Theatre of Marcellus
The Theatre of Marcellus is (so I have been told) one of the oldest stone theatres to be built in Rome. The senate during the republican period didn’t like the idea of permanent theatres believing them to be dens of sin…or something. Can’t remember where I read that.

This theatre is remarkably well preserved (at least the outside), mostly because it was turned first into a fortress and then into a palace. Today you can see that the upper floors appear to still be occupied.

I was quite excited to actually see the theatre close up as I have seen it from up the streets a number of times before but without ever having the time to actually stop by and visit. Rather impressive, I have to imagine that the inside was much like the surviving theatres in Bosra and Palmyra in Syria. They didn’t have fancy arcades outside, but rather lavish surviving interiors.

Theatre and Temple Ruins
Synagogue in the background
For a two thousand year old building its held up rather well.

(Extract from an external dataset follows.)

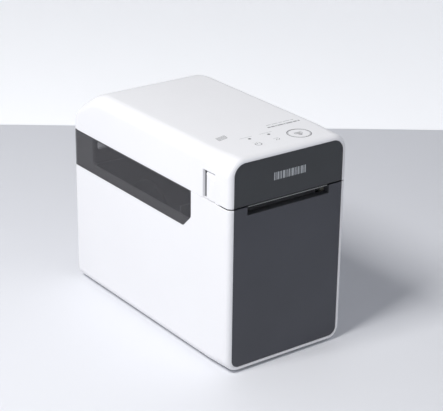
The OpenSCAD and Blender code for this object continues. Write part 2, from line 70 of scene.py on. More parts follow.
# ------------------------------------------------------------------ sizes, from the frame, in mm
HW = cad_hi[0] * 1000
YF, YR = cad_lo[1] * 1000, cad_hi[1] * 1000
ZT = cad_hi[2] * 1000
Z0 = B("rating_plate")[0][2]
ZB = B("window_left")[1][2]
ZL = B("lid_shell")[0][2]
PL_LO, PL_HI = B("front_panel_lower")
PU_LO, PU_HI = B("front_panel_upper")
WL_LO, WL_HI = B("window_left")
PT = 2.5
XI = HW - 2.5
BX = HW - 4.5
HY, HZ = YR - 3.7, (B("hinge_pins")[0][2] + B("hinge_pins")[1][2]) / 2
RP_LO, RP_HI = B("rear_panel")
EX_HW, EX_Z0 = 38.3, ZB - 7.1
FB_LO, FB_HI = B("feed_button")
PB_LO, PB_HI = B("power_button")
FX, FY = (FB_LO[0] + FB_HI[0]) / 2, (FB_LO[1] + FB_HI[1]) / 2
OX, OY = (PB_LO[0] + PB_HI[0]) / 2, (PB_LO[1] + PB_HI[1]) / 2
LP_LO, LP_HI = B("light_pipes")
LY = (LP_LO[1] + LP_HI[1]) / 2
LXS = (LP_LO[0] + 1.25, LP_HI[0] - 1.25)
TOP = ZT - 0.06          # visual top surface, so that the printed marks stay inside the frame's box
SLOPE_D, SLOPE_H = 32.5, 20.0
SH_LO, SH_HI = B("latch_shaft")
SH_Y, SH_Z = (SH_LO[1] + SH_HI[1]) / 2, (SH_LO[2] + SH_HI[2]) / 2


# ------------------------------------------------------------------ materials
def new_mat(name):
    m = bpy.data.materials.new(name)
    m.use_nodes = True
    nt = m.node_tree
    nt.nodes.clear()
    out = nt.nodes.new("ShaderNodeOutputMaterial")
    bs = nt.nodes.new("ShaderNodeBsdfPrincipled")
    nt.links.new(bs.outputs[0], out.inputs[0])
    co = nt.nodes.new("ShaderNodeTexCoord")
    return m, nt, bs, co


def noise(nt, co, scale, detail=4.0, rough=0.55, stretch=(1, 1, 1), dist=0.0):
    mp = nt.nodes.new("ShaderNodeMapping")
    mp.inputs["Scale"].default_value = stretch
    nt.links.new(co.outputs["Object"], mp.inputs["Vector"])
    n = nt.nodes.new("ShaderNodeTexNoise")
    n.inputs["Scale"].default_value = scale
    n.inputs["Detail"].default_value = detail
    n.inputs["Roughness"].default_value = rough
    n.inputs["Distortion"].default_value = dist
    nt.links.new(mp.outputs[0], n.inputs["Vector"])
    return n


def rng(nt, src, lo, hi, a=0.3, b=0.7):
    r = nt.nodes.new("ShaderNodeMapRange")
    r.inputs["From Min"].default_value = a
    r.inputs["From Max"].default_value = b
    r.inputs["To Min"].default_value = lo
    r.inputs["To Max"].default_value = hi
    nt.links.new(src, r.inputs["Value"])
    return r.outputs[0]


def ramp(nt, src, stops):
    r = nt.nodes.new("ShaderNodeValToRGB")
    e = r.color_ramp.elements
    while len(e) < len(stops):
        e.new(0.5)
    for k, (p, c) in enumerate(stops):
        e[k].position = p
        e[k].color = (*c, 1)
    nt.links.new(src, r.inputs[0])
    return r.outputs[0]


def tint(c, f):
    return tuple(max(0.0, min(1.0, v * f)) for v in c)


def bump(nt, bs, src, strength, dist):
    b = nt.nodes.new("ShaderNodeBump")
    b.inputs["Strength"].default_value = strength
    b.inputs["Distance"].default_value = dist
    nt.links.new(src, b.inputs["Height"])
    nt.links.new(b.outputs[0], bs.inputs["Normal"])
    return b


def plastic(name, col, rough=0.42, var=0.02, grain=5200, gstr=0.22, gdist=0.00004, broad=14, spec=0.5, coat=0.0, rv=0.05):
    """Moulded plastic: spark-eroded grain, slow colour drift, slightly uneven gloss."""
    m, nt, bs, co = new_mat(name)
    big = noise(nt, co, broad, 3.0)
    fine = noise(nt, co, grain, 2.0, 0.6)
    mid = noise(nt, co, grain / 12, 3.0, 0.5)
    c = ramp(nt, big.outputs[0], [(0.3, tint(col, 1 - var)), (0.7, tint(col, 1 + var))])
    nt.links.new(c, bs.inputs["Base Color"])
    nt.links.new(rng(nt, mid.outputs[0], rough - rv, rough + rv), bs.inputs["Roughness"])
    bs.inputs["Specular IOR Level"].default_value = spec
    bs.inputs["Coat Weight"].default_value = coat
    add = nt.nodes.new("ShaderNodeMath")
    add.operation = "ADD"
    nt.links.new(fine.outputs[0], add.inputs[0])
    nt.links.new(mid.outputs[0], add.inputs[1])
    bump(nt, bs, add.outputs[0], gstr, gdist)
    return m


def metal(name, col, rough=0.3, stretch=(1, 60, 60), scale=90, var=0.06, bstr=0.12, aniso=0.4):
    """Drawn, ground or rolled metal: fine lines along one axis and a slow stain."""
    m, nt, bs, co = new_mat(name)
    ln = noise(nt, co, scale, 5.0, 0.65, stretch)
    big = noise(nt, co, 25, 3.0)
    c = ramp(nt, big.outputs[0], [(0.3, tint(col, 1 - var)), (0.7, tint(col, 1 + var))])
    nt.links.new(c, bs.inputs["Base Color"])
    bs.inputs["Metallic"].default_value = 1.0
    bs.inputs["Anisotropic"].default_value = aniso
    nt.links.new(rng(nt, ln.outputs[0], rough - 0.08, rough + 0.12), bs.inputs["Roughness"])
    bump(nt, bs, ln.outputs[0], bstr, 0.00003)
    return m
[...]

 Right next to the Theatre of Marcellus are three beautifully preserved columns of the temple of Apollo Sosianus. Though the columns we actually resurrected in the 1930’s they are quite impressive nonetheless. Almost a brilliant white in contrast to the rather brownstone looking theatre. According to Pliny this temple was the home of a number of important works of art liberated (looted) from Greece. This included the frieze in the pediment which pre-dated this particular temple by about 400 years.

Some of this frieze is located in the Capitoline Museum (which is visible from the theatre). 

There are a couple of tourist shops (perfect for getting a bottle of water) and a lot of bus stops just east of here towards the Capitoline hill and the Vittorio Emanuele II Monument.
The backside of the theatre of Marcellus

Jeepers I look soooo fat, and what is that guy looking at?